The improvements are part of a four-phase trail expansion plan within the park, which will include a parking area and development around the path’s major loop and four smaller loops within the park. Heyburn Riverside Park Manager Earl Andrew, also the city’s grant writer, said when the South Idaho Arboretum is complete it will contain hundreds of trees, shrubs and flowers.
“It is unique to southern Idaho,” he said.
Andrew said the amphitheater is now overseen by a committee of members from across Mini-Cassia and will host a Fourth of July concert as well as a bluegrass concert on Aug. 7.
“That is a great feature to have on the river,” Andrew said.

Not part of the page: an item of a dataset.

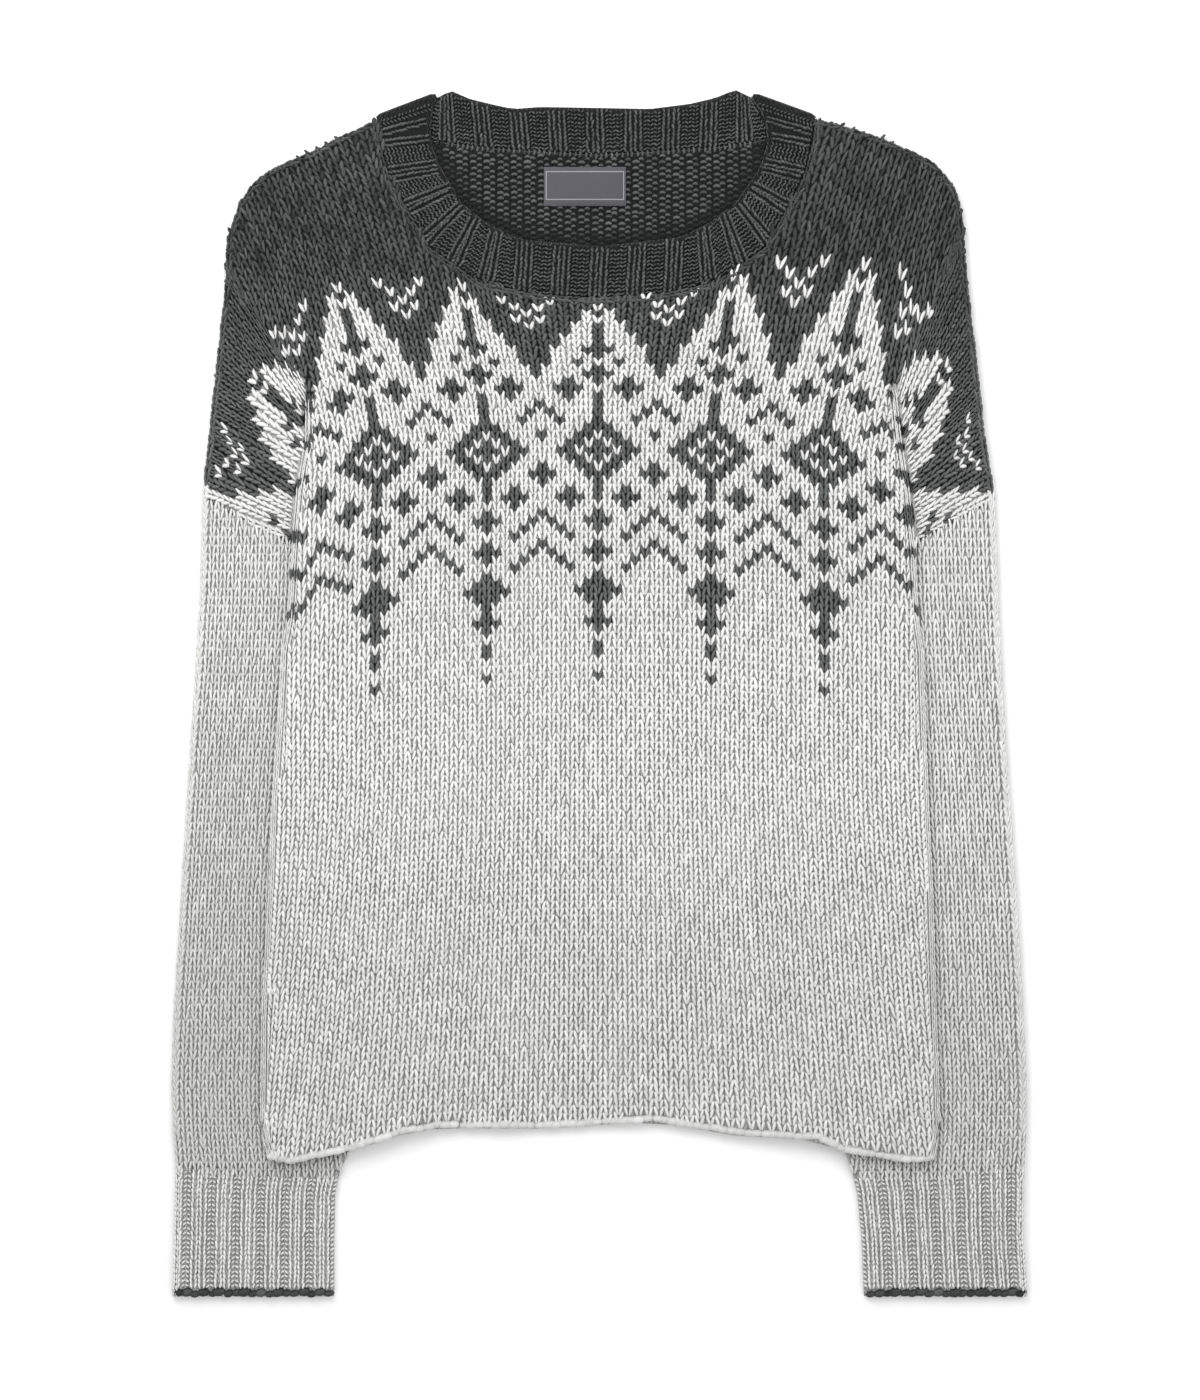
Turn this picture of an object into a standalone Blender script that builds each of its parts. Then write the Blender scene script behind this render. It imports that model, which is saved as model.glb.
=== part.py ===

Manning said the greenbelt will increase the quality of Mini-Cassia life and also attract new business and tourism. He added that many successfully developed U.S. cities include similar greenbelt walking paths.
“Most people who come here are looking for that kind of thing,” he said. “People love the river frontage, they love that there is development happening along the river and when they see that they think it’s a good progressive community on the rise.”
Manning said area residents often take the river for granted because they see it everyday and become accustomed to it.
However, he said, it’s the first impression a visitor has of the area, and it’s impressive.
He said when the paths are complete, people will look back and be really glad the cities pursued them.
“Because it’s going to be amazing,” he said.